Board of County Commissioners v. Lowery

OPALA, J.,

concurring.

¶ 1 “No private property shall be taken or damaged for private use, with or without compensation, unless by consent of the owner, except for private ways of necessity, or for drains and ditches across lands of others for agricultural, mining, or sanitary purposes in such manner as may be prescribed by law.” [Emphasis supplied] Art. 2 § 23, Okl. Const.

¶ 2 Private property may be taken (or damaged) for public use only upon payment of just compensation. Art. 2 § 24, Okl. Const.

¶ 3 The question before us is whether Muskogee County may exercise its power of eminent domain to acquire for Energetix rights in land upon which a rural pipeline will be laid to convey water for generation of electricity. Energetix is a private for-profit corporation that is not a public utility. I agree with the court and with Taylor, J., writing separately, that the land is not sought for public but rather for private use in violation of Art. 2 § 24, Okl. Const., which disallows condemnation of private property for nonpublic use.

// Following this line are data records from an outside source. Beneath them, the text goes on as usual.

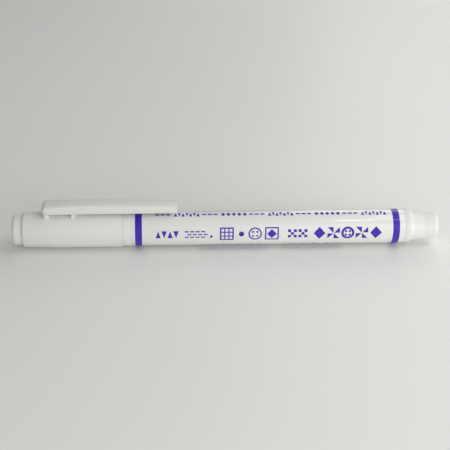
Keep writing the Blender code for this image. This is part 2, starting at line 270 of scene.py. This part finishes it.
def satin_plastic(name, light, dark, roughness):
    """Moulded white plastic with a fine even grain and faint clouding from the melt's flow."""
    shader = Shader(name, IOR=1.49, Subsurface_Weight=0.12, Subsurface_Scale=1.0 * MM)
    shader.surface.inputs["Subsurface Radius"].default_value = (1.0, 0.92, 0.8)
    flow = shader.noise(9 * MM, 4, shader.stretched((0.35, 1, 1)))
    shader.tint(flow, 0.3, 0.7, dark, light)
    smear = shader.noise(2.2 * MM, 5)
    shader.roughness(shader.ramp(smear, 0.25, 0.75, roughness - 0.06, roughness + 0.06))
    grain = shader.noise(0.11 * MM, 2)
    waviness = shader.noise(3.5 * MM, 1)
    shader.bump((waviness, 0.02 * MM), (grain, 0.0035 * MM))
    return shader.material


def gloss_plastic():
    """The barrel: polished white plastic under a clear coat, with hairline scuffs along it."""
    shader = Shader(
        "barrel_gloss_white",
        IOR=1.49,
        Coat_Weight=0.6,
        Coat_Roughness=0.04,
        Subsurface_Weight=0.12,
        Subsurface_Scale=1.0 * MM,
    )
    shader.surface.inputs["Subsurface Radius"].default_value = (1.0, 0.92, 0.8)
    flow = shader.noise(14 * MM, 3, shader.stretched((0.3, 1, 1)))
    shader.tint(flow, 0.3, 0.7, (0.785, 0.79, 0.755), (0.805, 0.81, 0.775))
    scuffs = shader.noise(0.35 * MM, 4, shader.stretched((0.06, 1, 1)))
    shader.roughness(shader.ramp(scuffs, 0.45, 0.8, 0.2, 0.3))
    waviness = shader.noise(5 * MM, 1, shader.stretched((0.5, 1, 1)))
    shader.bump((waviness, 0.03 * MM), (scuffs, 0.0012 * MM))
    return shader.material


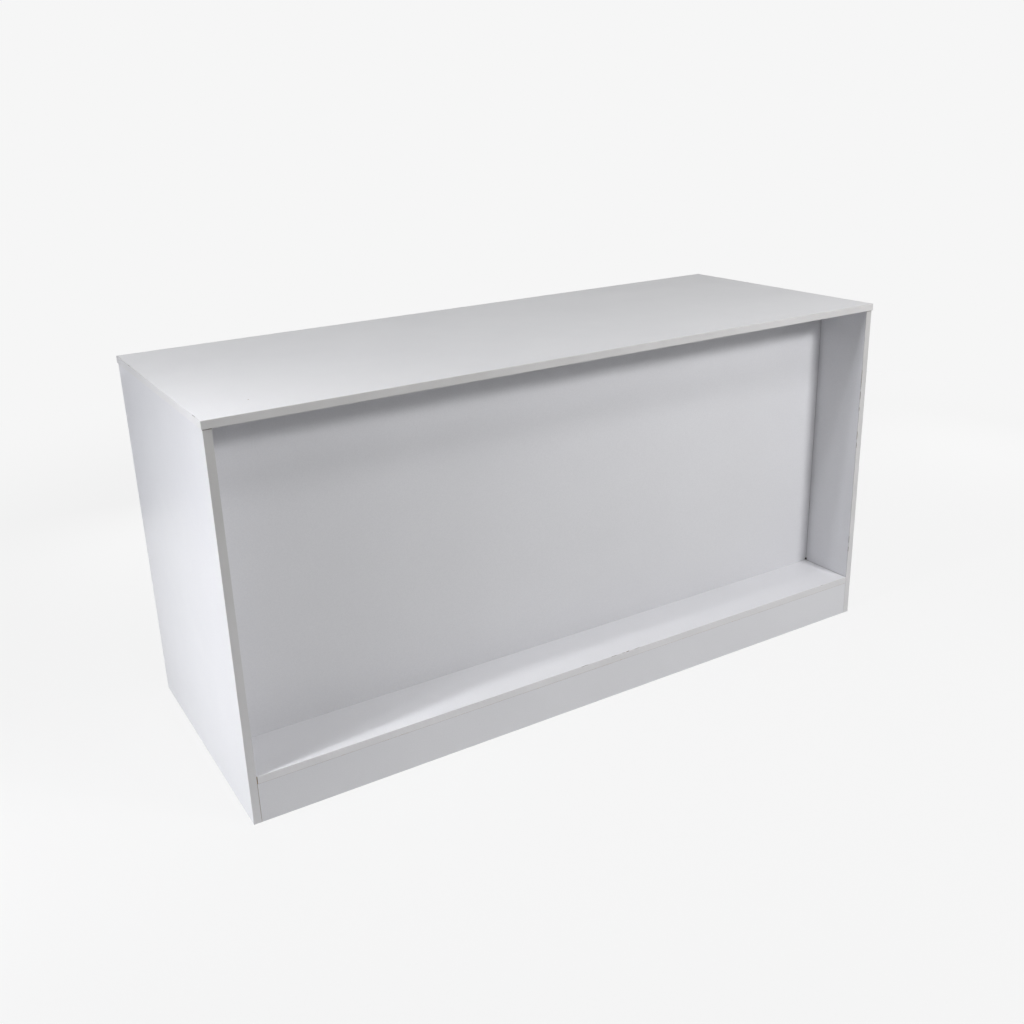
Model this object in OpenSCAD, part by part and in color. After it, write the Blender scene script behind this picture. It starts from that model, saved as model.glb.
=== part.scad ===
// Retail counter with a recessed customer side and open shelving on the staff side.
// Flat-pack carcass of melamine-faced board: edged panels held by cam fittings and dowels.
// +Z is up, the customer side faces -Y, and the origin is on the floor under the middle.

/* [Overall] */
// Length of the counter over the worktop's edging
overall_w = 1800; // [1400:10:2400]
// Depth of the counter over the worktop's edging
overall_d = 700; // [560:10:900]
// Height of the worktop above the floor
overall_h = 900; // [760:10:1100]

/* [Customer side] */
// Distance that the front panel stands back from the carcass front
recess_depth = 155; // [80:5:220]
// Height of the two kickboards
kick_h = 95; // [90:5:140]

/* [Staff side] */
// Distance that the rear kickboard stands back for the toes
toe_setback = 50; // [20:5:90]
// Distance that the shelves stand back from the carcass rear
shelf_setback = 20; // [5:5:60]
// Gap between a shelf's end and the wall beside it
shelf_clearance = 1.5; // [1.4:0.1:3]
// Gap between a shelf and the front panel
shelf_front_gap = 3; // [1:1:10]
// Hole of the row that carries the shelves, counted from the middle one
shelf_level = 0; // [-3:1:3]

/* [Boards] */
// Thickness of every board
board_t = 18; // [16:1:25]
// Gap at each end of a board that stands between the two sides
end_gap = 0.4; // [0.2:0.1:0.8]
// Thickness of the worktop's edging
top_edging_t = 2; // [1.5:0.5:3]
// Radius on the worktop edging's arrises
top_arris_r = 1.2; // [0.5:0.1:1.4]
// Thickness of the edging on every other board
edging_t = 1; // [0.8:0.1:1.4]
// Radius on the thin edging's arrises
arris_r = 0.5; // [0.2:0.1:0.7]

/* [Shelf pins] */
// Diameter of a shelf pin's stub
pin_d = 5; // [4:0.5:6]
// Length of the stub inside the board
pin_stub = 8; // [6:0.5:8]
// Diameter of the collar that stops the pin at the board's face
collar_d = 7.6; // [7:0.2:9]
// Thickness of that collar
collar_t = 1.1; // [0.8:0.1:1.2]
// Length of the flat tongue under the shelf
tongue_l = 9; // [7:0.5:12]
// Width of the tongue
tongue_w = 8; // [7:0.5:10]
// Thickness of the tongue
tongue_t = 2.2; // [1.6:0.2:3]
// Distance between neighbouring holes of a row
row_pitch = 32; // [25:1:32]
// Holes in a row
row_holes = 9; // [7:2:9]
// Distance from the row to the board's edge
row_inset = 37; // [37:1:60]

/* [Cam fittings] */
// Diameter of the bore for a cam
cam_bore_d = 15; // [15:0.5:16]
// Depth of that bore past the middle of the board
cam_past_middle = 4.5; // [4.3:0.1:5]
// Distance from the seam to the cam's axis
cam_reach = 24; // [22:1:30]
// Diameter of the bolt's round head
head_d = 6.6; // [6:0.2:7]
// Diameter of the bolt's neck inside the cam's jaw
neck_d = 3.8; // [3.4:0.2:4]
// Diameter of the bolt's shank
shank_d = 6; // [5.5:0.5:7]
// Diameter of the bore in the board's edge for the shank
shank_bore_d = 8; // [7.8:0.2:8.4]
// Diameter of the bolt's screwed end
screw_d = 5; // [4:0.5:6]
// Length of the bolt's screwed end
screw_l = 11; // [9:0.5:13]
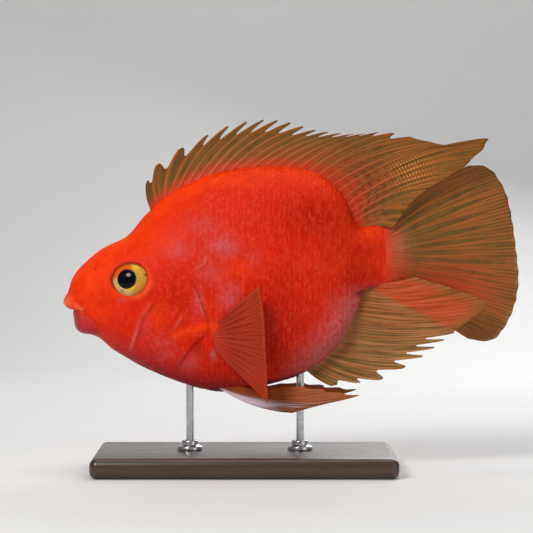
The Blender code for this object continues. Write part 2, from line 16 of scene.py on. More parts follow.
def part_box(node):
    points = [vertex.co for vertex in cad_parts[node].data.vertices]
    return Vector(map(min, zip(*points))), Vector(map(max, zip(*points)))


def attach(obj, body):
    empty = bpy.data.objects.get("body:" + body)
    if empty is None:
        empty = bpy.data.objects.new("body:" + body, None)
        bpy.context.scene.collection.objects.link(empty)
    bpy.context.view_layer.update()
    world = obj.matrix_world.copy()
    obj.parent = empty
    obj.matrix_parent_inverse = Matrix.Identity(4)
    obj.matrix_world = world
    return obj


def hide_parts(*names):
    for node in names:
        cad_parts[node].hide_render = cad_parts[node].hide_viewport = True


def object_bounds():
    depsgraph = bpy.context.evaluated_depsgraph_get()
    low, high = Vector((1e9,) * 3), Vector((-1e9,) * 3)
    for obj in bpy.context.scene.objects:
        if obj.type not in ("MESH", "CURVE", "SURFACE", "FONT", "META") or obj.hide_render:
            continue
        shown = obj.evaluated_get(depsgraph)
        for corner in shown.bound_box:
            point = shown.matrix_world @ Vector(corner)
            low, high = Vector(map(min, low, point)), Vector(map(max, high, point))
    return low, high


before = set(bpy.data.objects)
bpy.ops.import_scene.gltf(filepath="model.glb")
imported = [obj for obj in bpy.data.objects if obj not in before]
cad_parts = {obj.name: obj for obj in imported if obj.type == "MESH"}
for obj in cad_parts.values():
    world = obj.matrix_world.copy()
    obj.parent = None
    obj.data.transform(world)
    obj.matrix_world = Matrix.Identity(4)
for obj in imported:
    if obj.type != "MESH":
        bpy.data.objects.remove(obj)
CAD_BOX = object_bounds()
MM = 0.001
BODY = "root"
SIDES = {"left": -1, "right": 1}

# The body in side view, from the notch of the mouth over the back to the middle
# of the tail root, and from the same notch under the belly to the same end
BACK = [
    (-67.4, 62.9), (-69.4, 64.1), (-71.2, 66.5), (-69.3, 70.6), (-67.9, 75.0), (-65.0, 79.4),
    (-56.1, 87.0), (-46.3, 92.0), (-39.2, 100.1), (-29.4, 108.7), (-11.8, 116.7),
    (11.8, 119.3), (28.8, 116.4), (38.6, 107.6), (44.6, 96.2), (54.6, 96.0), (57.8, 84.2),
]
BELLY = [
    (-67.4, 62.9), (-67.1, 59.6), (-66.4, 56.0), (-64.4, 54.1), (-59.8, 53.2), (-56.9, 51.9),
    (-53.9, 49.3), (-51.6, 47.4), (-39.2, 40.3), (-21.6, 33.4), (-7.0, 30.9), (7.8, 33.4), (24.7, 39.3),
    (37.3, 50.1), (44.0, 63.2), (47.4, 71.2), (54.2, 73.0), (57.8, 84.2),
]
# The widest line along each flank: x, half width, z
FLANK = [
    (-57.6, 9.2, 65.4), (-45.0, 12.8, 66.4), (-33.0, 15.8, 66.2), (-21.0, 17.9, 66.4),
    (-9.0, 19.0, 67.6), (3.0, 18.9, 69.9), (15.0, 17.6, 73.4), (26.0, 15.0, 77.2),
    (35.0, 11.4, 80.6), (42.0, 7.8, 82.8), (48.0, 5.4, 83.9), (52.2, 4.9, 84.2),
]
END_CROWDING = 0.4
BACK_SHARPNESS = 1.2
BELLY_SHARPNESS = 1.0
END_SHARPNESS = 1.0
TURN_START = 15.0
TURN_RATE = 0.0016

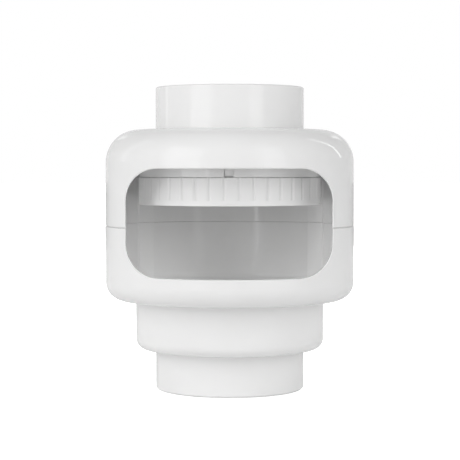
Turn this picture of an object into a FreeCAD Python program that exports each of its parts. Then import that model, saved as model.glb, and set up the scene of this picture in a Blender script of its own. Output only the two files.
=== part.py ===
"""Tank air gap fitting: a white moulded housing in two halves, with a screened inlet.

Water comes in at the socket on top, falls through the insect screen, crosses the open
gap behind the window and leaves by the socket underneath. All sizes are millimetres.
The frame has +Z up, its origin at the centre of the bottom rim, and the window at -Y.
"""
import FreeCAD, Part
import math
import os
import Sketcher

# Driving sizes. Each is set once here and reaches the pieces through the sheet.
DRIVING = {
    # Pipe sockets, above and below
    "pipe_radius": 45.0,
    "pipe_clearance": 0.2,
    "socket_wall": 2.8,
    "stop_width": 2.8,
    "inlet_length": 27.4,
    "outlet_length": 26.4,
    # Housing
    "wall": 3.0,
    "body_radius": 80.65,
    "mould_draft": 0.3,
    "upper_height": 62.0,
    "lower_height": 47.8,
    "shoulder_round": 21.0,
    "heel_round": 11.5,
    "step_radius": 61.0,
    "step_height": 31.8,
    "step_round": 6.5,
    "crease_bevel": 0.5,
    "top_rim_bevel": 0.7,
    "bottom_rim_bevel": 1.2,
    "bore_bevel": 0.4,
    # A bevel that is this share of a round's radius touches the round at its middle
    "bevel_share": 0.586,
    # Parting joint between the two halves; the sweeps are in degrees
    "tongue_width": 0.8,
    "tongue_height": 1.6,
    "tongue_sweep": 236.0,
    "groove_overrun": 2.0,
    "joint_clearance": 0.15,
    "seam_gap": 0.5,
    "seam_depth": 0.5,
    "seam_step": 0.2,
    "seam_bevel": 0.3,
    # Window in the front wall
    "window_half_width": 64.1,
    "window_bottom": 76.2,
    "window_top": 142.9,
    "window_top_corner": 20.3,
    "window_bottom_corner": 20.6,
    "window_edge_bevel": 0.6,
    # Flat pads inside the back wall; bearing in degrees
    "pad_bearing": 48.9,
    "pad_width": 13.6,
    "pad_thickness": 1.0,
    # Collar that hangs from the ceiling, with its notches
    "collar_radius": 59.0,
    "collar_wall": 2.6,
    "collar_length": 27.3,
    "notch_width": 5.8,
    "notch_height": 5.5,
    # Screen ring, the lip inside the collar and the barbs that click into the notches
    "ring_gap": 0.2,
    "ring_height": 17.7,
    "ring_wall": 2.6,
    "ring_foot_bevel": 0.3,
    "ring_top_bevel": 0.2,
    "lip_height": 6.0,
    "lip_wall": 2.4,
    "lip_clearance": 0.3,
    "barb_count": 3.0,
    "barb_lift": 1.1,
    "barb_setback": 1.5,
    "barb_play_left": 0.25,
    "barb_play_right": 0.1,
    "web_thickness": 3.4,
    "web_width": 3.2,
    "flute_count": 40.0,
    "flute_width": 3.2,
    "flute_depth": 0.45,
    "flute_foot": 3.4,
    "flute_phase": 6.0,
    # Insect screen
    "screen_thickness": 0.6,
    "screen_edge": 2.6,
    "screen_clearance": 0.05,
}

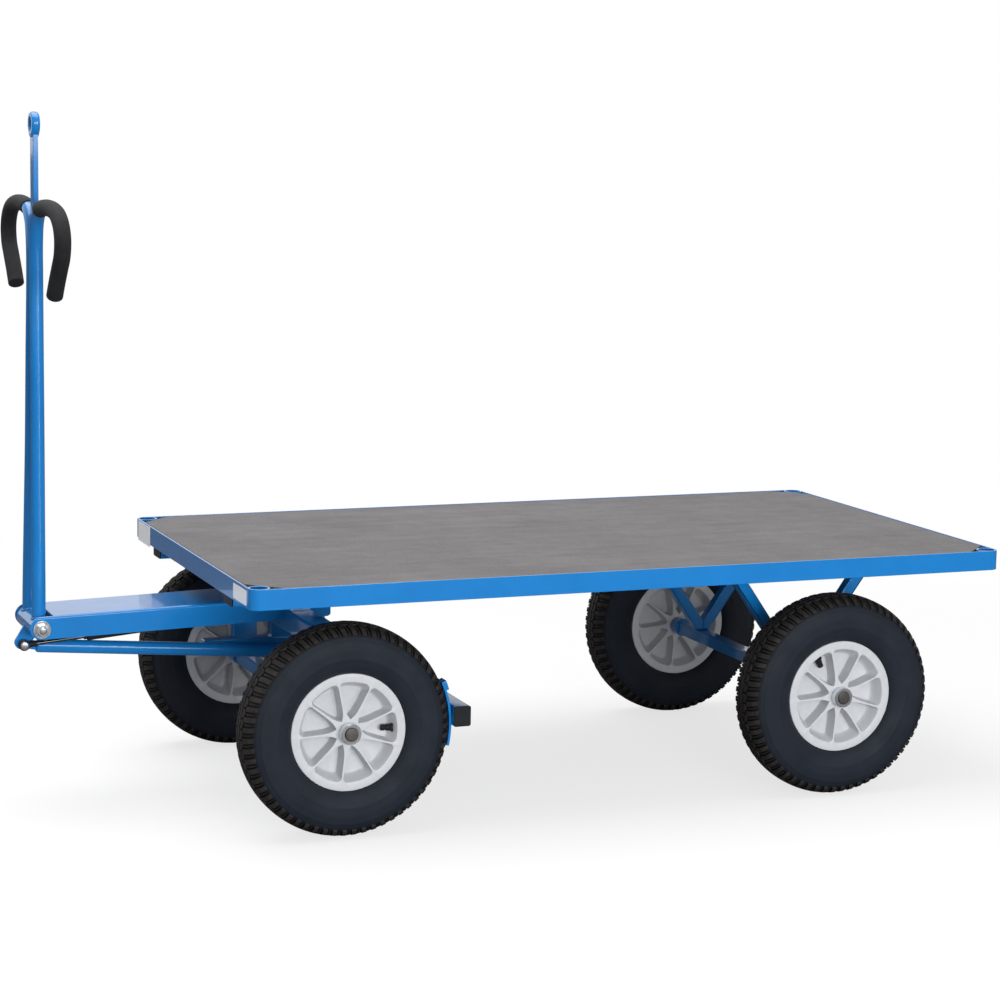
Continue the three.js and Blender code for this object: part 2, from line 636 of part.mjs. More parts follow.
const rimFloor = 10;
const rimHalf = [
  [bearingRadius + 0.4, hubHalfLength], [hubRadius, hubHalfLength], [hubRadius + 1, rimFloor],
  [spokeTipRadius - 2, rimFloor], [spokeTipRadius, rimHalfWidth], [rimFlangeRadius, rimHalfWidth],
  [rimFlangeRadius, rimHalfWidth - 4], [rimFlangeRadius - 14, rimHalfWidth - 4],
];
const rimProfile = [
  ...rimHalf.map(([radius, y]) => [radius, -y]),
  ...rimHalf.map(([radius, y]) => [radius, y]).reverse(),
];

// The spokes taper from the hub to the outer ring and run through the thin floor of the rim.
function rimSolid() {
  let rim = solidOf(ringAboutY(rimProfile, rimSides, 0, 0));
  for (let i = 0; i < spokeCount; i += 1) {
    const spoke = plateXZ([
      [hubRadius - 3, -spokeRootHalf], [spokeTipRadius, -spokeTipHalf],
      [spokeTipRadius, spokeTipHalf], [hubRadius - 3, spokeRootHalf],
    ], -rimHalfWidth + 4, rimHalfWidth - 4);
    spoke.rotateY(-spokePhase - 2 * Math.PI * i / spokeCount);
    rim = rim.add(solidOf(spoke));
  }
  return geometryOf(rim);
}
const rimGeometry = rimSolid();

for (const [endName, x] of [['front', frontAxleX], ['rear', rearAxleX]]) {
  for (const [sideName, side] of handed) {
    const wheel = new THREE.Group();
    wheel.position.set(x, side * wheelY, axleZ);
    const pieces = [
      ['tyre', ringAboutY(tyreProfile, tyreSides, 0, 0), rubber],
      ['rim', rimGeometry.clone(), rimPlastic],
      ['bearing', cut(cylinderY(bearingRadius, -hubHalfLength + 1, hubHalfLength - 1, 0, 0, 20),
        cylinderY(axleRadius + 0.5, -50, 50, 0, 0, 20)), steel],
    ];
    for (const [kind, geometry, material] of pieces) {
      const name = `${endName}_${sideName}_${kind}`;
      const mesh = new THREE.Mesh(geometry, material(name));
      mesh.name = name;
      wheel.add(mesh);
    }
    trolley.add(wheel);
  }
}

export default trolley;
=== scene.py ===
"""The looks of the platform trolley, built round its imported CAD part. Blender 4.5."""

import json
import math

import bmesh
import bpy
from mathutils import Matrix, Vector
from mathutils.geometry import tessellate_polygon


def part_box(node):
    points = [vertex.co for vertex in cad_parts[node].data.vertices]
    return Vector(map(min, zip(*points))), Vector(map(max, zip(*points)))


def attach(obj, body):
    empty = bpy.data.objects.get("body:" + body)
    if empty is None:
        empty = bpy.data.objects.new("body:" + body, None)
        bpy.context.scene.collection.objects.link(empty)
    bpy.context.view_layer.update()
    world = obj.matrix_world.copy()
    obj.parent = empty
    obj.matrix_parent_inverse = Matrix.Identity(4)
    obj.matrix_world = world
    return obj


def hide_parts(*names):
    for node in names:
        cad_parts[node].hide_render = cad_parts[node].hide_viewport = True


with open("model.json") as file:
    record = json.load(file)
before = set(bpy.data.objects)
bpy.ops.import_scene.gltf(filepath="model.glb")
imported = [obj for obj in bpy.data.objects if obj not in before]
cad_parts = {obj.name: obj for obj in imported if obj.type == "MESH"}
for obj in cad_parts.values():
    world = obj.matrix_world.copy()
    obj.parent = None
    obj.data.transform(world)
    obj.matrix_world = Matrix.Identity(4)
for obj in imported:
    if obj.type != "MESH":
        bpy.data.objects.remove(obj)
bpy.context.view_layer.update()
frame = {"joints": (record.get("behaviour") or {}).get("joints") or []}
joint_at = {j["name"]: Vector(j["pos_m"]) for j in frame["joints"] if "pos_m" in j}

# Everything below is laid out in millimetres with X measured from the middle of the deck.
MM = 0.001
GAP = 0.3    # between pieces that touch
deck_middle = (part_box("front_rail")[0].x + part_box("rear_rail")[1].x) / 2
SIDES = (("left", -1), ("right", 1))
ENDS = (("front", -1), ("rear", 1))


def layout(point):
    """A point of the part's frame, in metres, as layout millimetres."""
    return Vector(((point.x - deck_middle) / MM, point.y / MM, point.z / MM))


def span(node):
    """The lowest and highest corner of a CAD node, in layout millimetres."""
    lo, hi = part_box(node)
    return layout(lo), layout(hi)


# ------------------------------------------------------------------ shapes
class Shape:
    """Vertices in millimetres and faces that index them. Shapes add up."""

    def __init__(self, verts=(), faces=()):
        self.verts = [Vector(v) for v in verts]
        self.faces = [tuple(f) for f in faces]

    def __add__(self, other):
        shift = len(self.verts)
        return Shape(
            self.verts + other.verts,
            self.faces + [tuple(i + shift for i in f) for f in other.faces],
        )

    def moved(self, x=0.0, y=0.0, z=0.0):
        offset = Vector((x, y, z))
        return Shape([v + offset for v in self.verts], self.faces)

    def turned(self, axis, degrees):
        turn = Matrix.Rotation(math.radians(degrees), 3, axis)
        return Shape([turn @ v for v in self.verts], self.faces)

    def by(self, matrix):
        return Shape([matrix @ v for v in self.verts], self.faces)

    def mirrored(self, x=1, y=1, z=1):
        return Shape([Vector((v.x * x, v.y * y, v.z * z)) for v in self.verts], self.faces)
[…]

¶ 4 When the government proposes to take a person’s property to build streets, jails, government buildings, libraries or public parks that the government will own or operate, the anticipated use is unquestionably public. If the government proposes to take property and then convey it to private developers for private commercial use, a significant question is presented by the intended disposition of the property to be taken. The Oklahoma Constitution requires that the anticipated public benefits substantially outweigh the private character of the end use so that it may truly be said that the taking is for use that is “really public”. The state constitutional requirement which limits the exercise of eminent domain power to “public use” is satisfied only when the public benefits and characteristics of the intended use substantially predominate over the private value of that use. Bailey v. Myers, 206 Ariz. 224, 76 P.3d 898, 904. The essential element of predominance is absent from this record.

¶ 5 Because the intended taking has not been shown to be for public use, I concur in the court’s opinion and in the pertinent part of Taylor, J.’s separate writing.